築年数が経過している家は、見た目がきれいだったとしても、内部の建材が傷んでいる可能性があるため、購入前に住宅診断を受けることをおすすめします。
また、昭和57年以前に建てられた住宅の場合、住宅ローン控除が受けられないので注意が必要です。

間取りや広さ

間取りや広さは、家族構成やライフスタイルに合っているかという観点から考える必要があります。
部屋数は家族の人数に合っているか、所持している車の車種や台数に駐車スペースが合致しているか、キッチンやバスルームの位置やトイレの数に不都合はないかなどを確認しましょう。
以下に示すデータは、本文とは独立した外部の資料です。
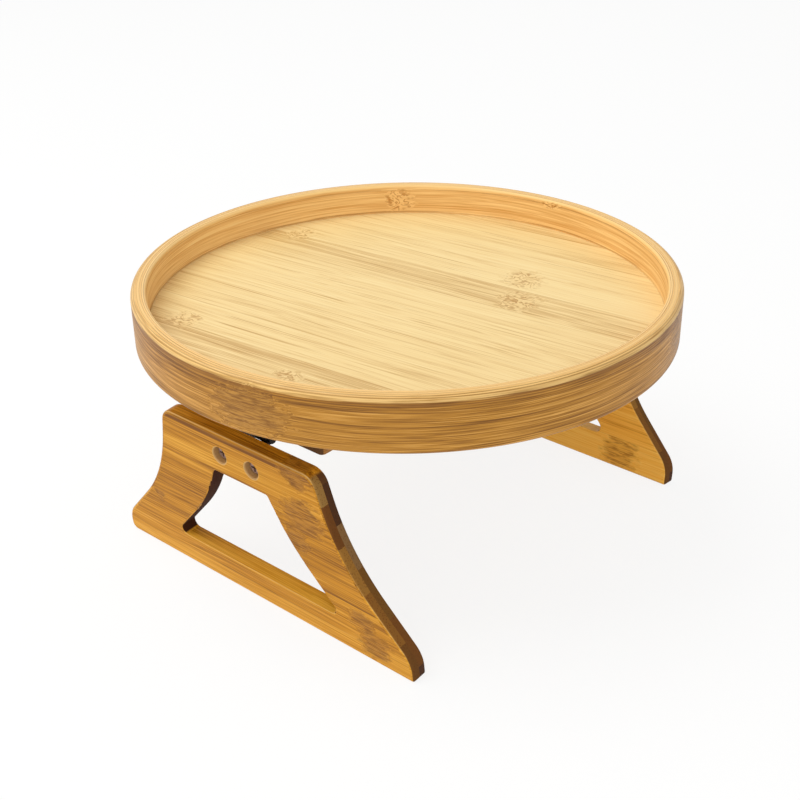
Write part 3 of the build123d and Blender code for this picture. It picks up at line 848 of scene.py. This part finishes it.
@dataclass
class BentHoop:
    """The tray's rim: three bamboo plies bent round and glued, with a rounded top."""

    radius: float = 125.0
    height: float = 25.2
    wall: float = 7.0
    plies: int = 3
    top_z: float = 126.849
    outer_round: float = 2.6
    inner_round: float = 1.6
    foot_round: float = 2.0
    glue_groove: float = 0.14
    crown: float = 3.0
    slack: float = 0.01
    steps: int = 288
    round_steps: int = 8

    def section(self) -> BMesh:
        """Draws the whole hoop's section on the XZ plane, with its corners rounded.

        Returns:
            A flat face in metres.
        """
        drawing = bmesh.new()
        low, high = self.top_z - self.height, self.top_z
        inner, outer = self.radius - self.wall, self.radius
        corners = [(inner, low), (outer, low), (outer, high), (inner, high)]
        points = [drawing.verts.new((x * MM, 0, z * MM)) for x, z in corners]
        drawing.faces.new(points)
        rounds = {1: self.foot_round, 2: self.outer_round, 3: self.inner_round}
        for place, size in rounds.items():
            bmesh.ops.bevel(drawing, geom=[points[place]], offset=size * MM, segments=self.round_steps,
                            profile=0.5, affect="VERTICES", material=-1)
        return drawing

    def ply(self, number: int) -> BMesh:
        """Cuts one ply out of the section and turns it round the tray's axis.

        Args:
            number: The ply, counted from the inside.

        Returns:
            The closed ring.
        """
        ring = self.section()
        thickness = self.wall / self.plies
        start = self.radius - self.wall + number * thickness
        for place, side in ((start, -1), (start + thickness, 1)):
            bmesh.ops.bisect_plane(ring, geom=list(ring.verts) + list(ring.edges) + list(ring.faces),
                                   plane_co=(place * MM, 0, 0), plane_no=(side, 0, 0), clear_outer=True)
        tip = max(v.co.z for v in ring.verts)
        glued = [place for place in (start, start + thickness)
                 if self.radius - self.wall < place - self.slack and place + self.slack < self.radius]
        corners = [v for v in ring.verts if v.co.z > tip - self.crown * MM
                   and any(abs(v.co.x - place * MM) < TOUCH for place in glued)]
        bmesh.ops.bevel(ring, geom=corners, offset=self.glue_groove * MM, segments=1, profile=0.5,
                        affect="VERTICES", material=-1)
        bmesh.ops.spin(ring, geom=list(ring.verts) + list(ring.edges) + list(ring.faces), cent=(0, 0, 0),
                       axis=(0, 0, 1), angle=math.tau, steps=self.steps, use_merge=True)
        inside = [f for f in ring.faces if len(f.verts) > 4]
        bmesh.ops.delete(ring, geom=inside, context="FACES_ONLY")
        bmesh.ops.remove_doubles(ring, verts=list(ring.verts), dist=TOUCH)
        bmesh.ops.recalc_face_normals(ring, faces=list(ring.faces))
        return ring

    def looks(self) -> dict[str, BentPly]:
        """The three plies' finishes, by the word that names each ply, from the inside out."""
        # Each ply is one strip, far wider than the hoop is tall.
        whole = {"strip_width": 400.0, "strip_start": -100.0}
        # The inside ply's tone is painted paler, for the light that bounces round inside the tray, and the
        # outside ply's darker, for the shade on the outer wall: painted light and shade over the plies' own
        # tones.
        inside = BentPly(
            "bamboo_ply_bent_lacquered_inside", GrainFrame.HOOP,
            GrainTone(light="#FCDC9C", base="#F8CD86", dark="#D49A4C", node="#B87C34", node_light="#F6CA82"),
            **whole, middle_angle=131.0, curl=CurlStyle.RINGED,
            top="#F0C880", top_line="#A06A2A", top_line_heights=(124.3, 111.9), top_line_share=0.8,
            ring_line_radii=(119.0, 119.9), specular=0.4, seed=1.0)
        core = BentPly(
            "bamboo_ply_bent_lacquered_core", GrainFrame.HOOP,
            GrainTone(light="#F4D08E", base="#EABD74", dark="#C89048", node="#9A6A30", node_light="#E0B06A"),
            **whole, middle_angle=70.0, top="#EABF78",
            ring_line_radii=(120.9, 122.2), top_line_share=0.9, seed=2.0)
        outside = BentPly(
            "bamboo_ply_bent_lacquered_outside", GrainFrame.HOOP,
            GrainTone(light="#DCA450", base="#B47C26", dark="#76480C", node="#80521A", node_light="#B48034"),
            **whole, middle_angle=-49.0, top_start=124.4,
            top_line_heights=(123.9, 122.9), ring_line_radii=(123.4, 124.2), fine_fibre=(32.0, 0.5),
            bundle_fibre=(40.0, 0.42), fine_contrast=1.35, broad_contrast=0.5, seed=3.0)
        marks = {
            "inner": (inside, ((132.4, 118.0, 9.0, 6.0), (91.0, 124.5, 7.0, 2.5), (10.0, 119.0, 8.0, 6.0),
                               (-105.0, 118.0, 9.0, 7.0))),
            "middle": (core, ()),
            "outer": (outside, ((-79.0, 113.0, 19.0, 11.0), (20.0, 115.0, 15.0, 9.0),
                                (108.0, 113.0, 18.0, 9.0), (-165.0, 114.0, 16.0, 9.0))),
        }
        return {word: replace(look, nodes=tuple(
            CaneNode(look.hoop_length(angle), *sizes) for angle, *sizes in spots))
            for word, (look, spots) in marks.items()}

    def build(self) -> None:
        """Builds and dresses the three plies."""
        for number, (word, look) in enumerate(self.looks().items()):
            piece = finished_piece(self.ply(number), f"hoop_ply_{word}", look.material(), 30.0)
            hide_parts(f"rim_{word}_ply")
            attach(piece, Body.TRAY.value)
            LOG.info("built %s with %d faces", piece.name, len(piece.data.polygons))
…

リフォームを前提としている場合でも、間取りの大規模な変更はコストがかかるので、そのまま使うことができる住宅が望ましいでしょう。

住宅の状態

住宅の状態は、リフォームやメンテナンスの履歴や住宅の環境や使用状況などによるため、築年数だけで判断することはできません。
設備や建材の劣化具合によって購入後のコストが大きく変わるので、中古住宅を購入する際は、住宅の状態について隅々まで正確に把握することが重要です。
しっかり確認したつもりでも、居住し始めてから不具合が見つかる可能性もあるため、中古住宅を購入する際は、既存住宅売買瑕疵保険の加入状況について確認しておくことをおすすめします。

予算

中古といっても住宅は高額な買い物です。物件探しの前に、自分が支払うことができる予算を見極めておく必要があります。
購入可能金額は基本的に、自己資金+借入金となります。住宅ローンは何かあった時でも対応できるよう、上限ぎりぎりではなく余裕を持って返済できる金額を設定しましょう。
中古住宅の場合、仲介手数料が必要になることから新築より諸経費は高くなるといわれています。そのため予算を組む際は、物件価格の110~115%を目安に見積もっておくようにしましょう。

中古住宅を購入する際の注意点

中古住宅を購入する際はどのような事に注意する必要があるのでしょうか。

資産価値のある土地を選ぶ

中古住宅の資産価値の9割は土地で決まるといわれています。安いからといって資産価値のない土地の住宅を購入してしまうと、将来売却したくなった時に困るだけでなく、相続が発生した時、コストがかかるだけのマイナス資産(負動産)となってしまうリスクがあります。
そのようなことがないよう、中古住宅を選ぶ際は資産価値が見込める土地を慎重に選ぶことをおすすめします。

住宅診断は行うべき

中古物件を購入する場合、プロによる住宅診断(ホームインスペクション)は必須といえます。
ホームインスペクションを行うことで、購入前に建物の劣化状況を知ることができるため、購入するか否かの判断をしやすくなります。購入前に費用が掛かることはデメリットのように思えるかもしれませんが、購入後に劣化に気付くという重大なリスクを回避できる点は大きなメリットといえます。

フルローンは難しい

新築の場合は、頭金なしのフルローンが組めるケースもありますが、中古住宅の場合、フルローンは難しい場合が多いです。新築に比べ中古住宅は資産価値が低いと判断されるからです。
築年数が比較的新しい場合や条件によってはフルローンが認められるケースもありますが、基本的に中古住宅では諸経費やリフォーム代などを含めたフルローンは難しいということを念頭に置いて資金計画を立てましょう。

資金計画は慎重に

住宅を購入する際には住宅の購入費だけを考えがちですが、前述した通りさまざまな諸経費や引っ越しにかかるコスト、家具や家電の購入費がかかります。中古住宅ではさらにリフォーム費用も必要になります。
それだけでなく、一戸建ての維持費は固定資産税や都市計画税といった税金、屋根や外壁の修繕費用を含めると年間30万~50万程かかるといわれています。このような費用やランニングコストもきちんと計算に入れた上で、慎重に資金計画を立てるようにしましょう。